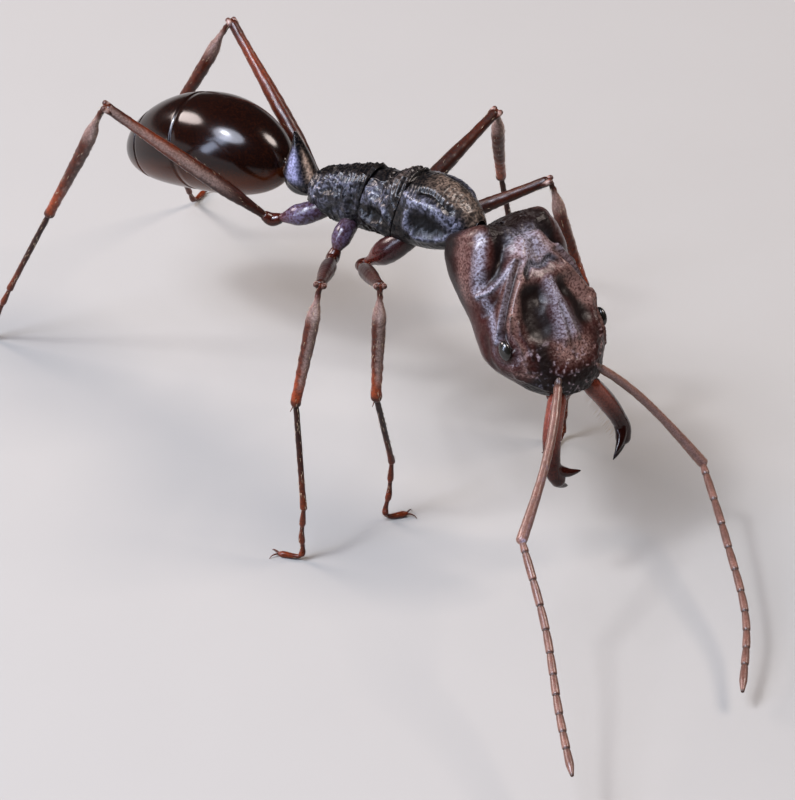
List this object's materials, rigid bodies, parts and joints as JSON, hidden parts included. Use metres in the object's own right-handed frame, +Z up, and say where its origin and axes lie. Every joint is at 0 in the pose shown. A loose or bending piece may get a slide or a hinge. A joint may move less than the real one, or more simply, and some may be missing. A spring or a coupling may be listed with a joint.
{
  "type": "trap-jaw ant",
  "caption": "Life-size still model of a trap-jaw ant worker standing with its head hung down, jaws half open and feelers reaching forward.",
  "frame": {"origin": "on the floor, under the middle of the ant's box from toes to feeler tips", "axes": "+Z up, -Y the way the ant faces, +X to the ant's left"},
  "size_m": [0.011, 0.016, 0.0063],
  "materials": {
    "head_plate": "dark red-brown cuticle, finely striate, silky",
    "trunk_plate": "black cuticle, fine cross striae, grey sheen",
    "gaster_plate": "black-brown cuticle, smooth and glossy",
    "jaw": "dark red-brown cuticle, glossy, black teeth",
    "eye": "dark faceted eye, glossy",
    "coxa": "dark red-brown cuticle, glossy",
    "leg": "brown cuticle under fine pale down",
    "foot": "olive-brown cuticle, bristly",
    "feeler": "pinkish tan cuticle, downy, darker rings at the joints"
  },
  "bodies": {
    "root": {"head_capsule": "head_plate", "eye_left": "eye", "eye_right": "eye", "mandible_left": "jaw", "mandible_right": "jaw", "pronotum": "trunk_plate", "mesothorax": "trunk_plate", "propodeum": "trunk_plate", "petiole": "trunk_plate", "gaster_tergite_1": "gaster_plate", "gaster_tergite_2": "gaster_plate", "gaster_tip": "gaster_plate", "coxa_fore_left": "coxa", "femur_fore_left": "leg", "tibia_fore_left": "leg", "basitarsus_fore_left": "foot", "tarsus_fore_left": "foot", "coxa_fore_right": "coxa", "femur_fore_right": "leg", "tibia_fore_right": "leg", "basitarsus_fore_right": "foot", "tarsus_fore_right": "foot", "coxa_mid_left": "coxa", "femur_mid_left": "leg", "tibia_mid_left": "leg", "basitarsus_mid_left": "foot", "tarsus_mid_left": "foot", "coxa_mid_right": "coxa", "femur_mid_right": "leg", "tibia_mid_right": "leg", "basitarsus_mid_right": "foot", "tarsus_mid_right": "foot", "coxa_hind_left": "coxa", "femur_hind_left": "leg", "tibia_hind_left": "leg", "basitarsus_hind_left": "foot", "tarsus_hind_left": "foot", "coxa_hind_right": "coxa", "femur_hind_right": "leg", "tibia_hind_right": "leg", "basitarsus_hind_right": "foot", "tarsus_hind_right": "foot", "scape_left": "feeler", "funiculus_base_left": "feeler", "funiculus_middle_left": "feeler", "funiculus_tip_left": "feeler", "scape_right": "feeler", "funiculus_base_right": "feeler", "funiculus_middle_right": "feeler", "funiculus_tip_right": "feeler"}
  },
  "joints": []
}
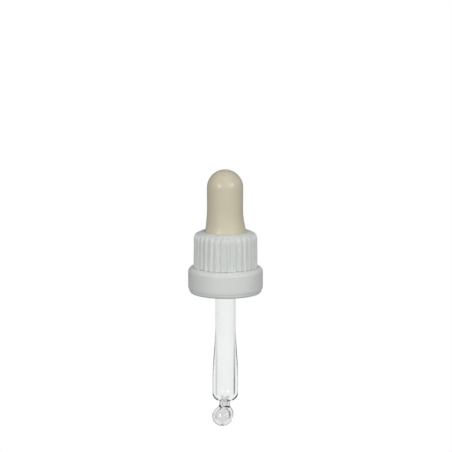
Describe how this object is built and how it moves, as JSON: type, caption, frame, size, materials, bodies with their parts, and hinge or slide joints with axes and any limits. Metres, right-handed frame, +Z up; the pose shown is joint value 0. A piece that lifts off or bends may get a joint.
+ + + +
Task to carry out:
Restate all of the entries exactly, please.

Expected answer:
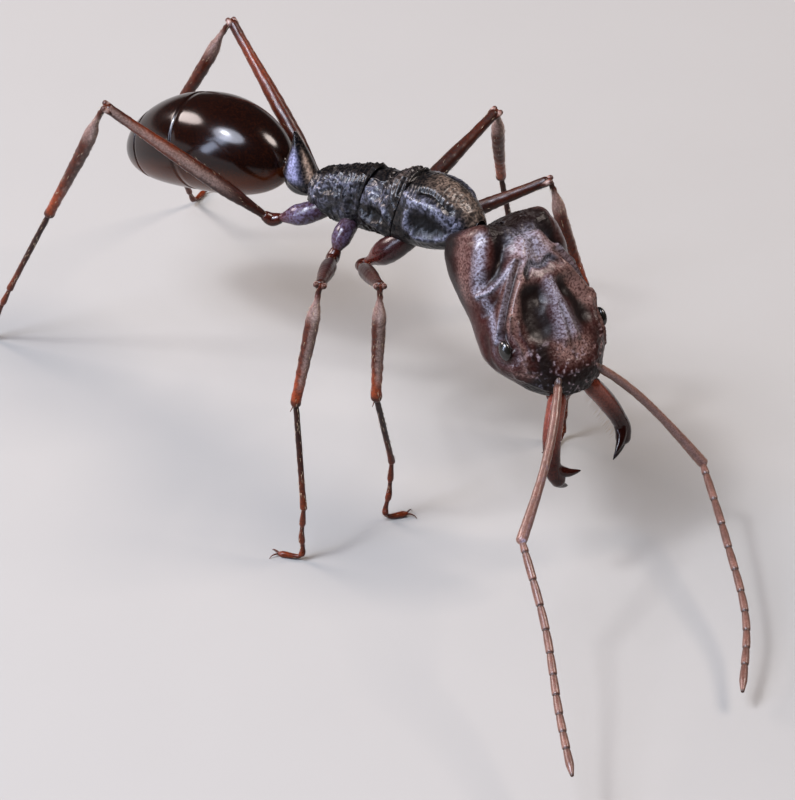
List this object's materials, rigid bodies, parts and joints as JSON, hidden parts included. Use metres in the object's own right-handed frame, +Z up, and say where its origin and axes lie. Every joint is at 0 in the pose shown. A loose or bending piece may get a slide or a hinge. A joint may move less than the real one, or more simply, and some may be missing. A spring or a coupling may be listed with a joint.
{
  "type": "trap-jaw ant",
  "caption": "Life-size still model of a trap-jaw ant worker standing with its head hung down, jaws half open and feelers reaching forward.",
  "frame": {"origin": "on the floor, under the middle of the ant's box from toes to feeler tips", "axes": "+Z up, -Y the way the ant faces, +X to the ant's left"},
  "size_m": [0.011, 0.016, 0.0063],
  "materials": {
    "head_plate": "dark red-brown cuticle, finely striate, silky",
    "trunk_plate": "black cuticle, fine cross striae, grey sheen",
    "gaster_plate": "black-brown cuticle, smooth and glossy",
    "jaw": "dark red-brown cuticle, glossy, black teeth",
    "eye": "dark faceted eye, glossy",
    "coxa": "dark red-brown cuticle, glossy",
    "leg": "brown cuticle under fine pale down",
    "foot": "olive-brown cuticle, bristly",
    "feeler": "pinkish tan cuticle, downy, darker rings at the joints"
  },
  "bodies": {
    "root": {"head_capsule": "head_plate", "eye_left": "eye", "eye_right": "eye", "mandible_left": "jaw", "mandible_right": "jaw", "pronotum": "trunk_plate", "mesothorax": "trunk_plate", "propodeum": "trunk_plate", "petiole": "trunk_plate", "gaster_tergite_1": "gaster_plate", "gaster_tergite_2": "gaster_plate", "gaster_tip": "gaster_plate", "coxa_fore_left": "coxa", "femur_fore_left": "leg", "tibia_fore_left": "leg", "basitarsus_fore_left": "foot", "tarsus_fore_left": "foot", "coxa_fore_right": "coxa", "femur_fore_right": "leg", "tibia_fore_right": "leg", "basitarsus_fore_right": "foot", "tarsus_fore_right": "foot", "coxa_mid_left": "coxa", "femur_mid_left": "leg", "tibia_mid_left": "leg", "basitarsus_mid_left": "foot", "tarsus_mid_left": "foot", "coxa_mid_right": "coxa", "femur_mid_right": "leg", "tibia_mid_right": "leg", "basitarsus_mid_right": "foot", "tarsus_mid_right": "foot", "coxa_hind_left": "coxa", "femur_hind_left": "leg", "tibia_hind_left": "leg", "basitarsus_hind_left": "foot", "tarsus_hind_left": "foot", "coxa_hind_right": "coxa", "femur_hind_right": "leg", "tibia_hind_right": "leg", "basitarsus_hind_right": "foot", "tarsus_hind_right": "foot", "scape_left": "feeler", "funiculus_base_left": "feeler", "funiculus_middle_left": "feeler", "funiculus_tip_left": "feeler", "scape_right": "feeler", "funiculus_base_right": "feeler", "funiculus_middle_right": "feeler", "funiculus_tip_right": "feeler"}
  },
  "joints": []
}
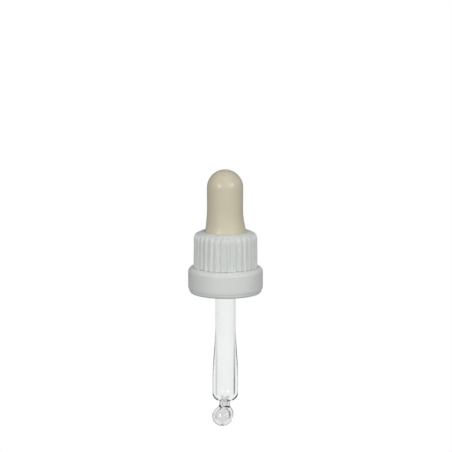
Describe how this object is built and how it moves, as JSON: type, caption, frame, size, materials, bodies with their parts, and hinge or slide joints with axes and any limits. Metres, right-handed frame, +Z up; the pose shown is joint value 0. A piece that lifts off or bends may get a joint.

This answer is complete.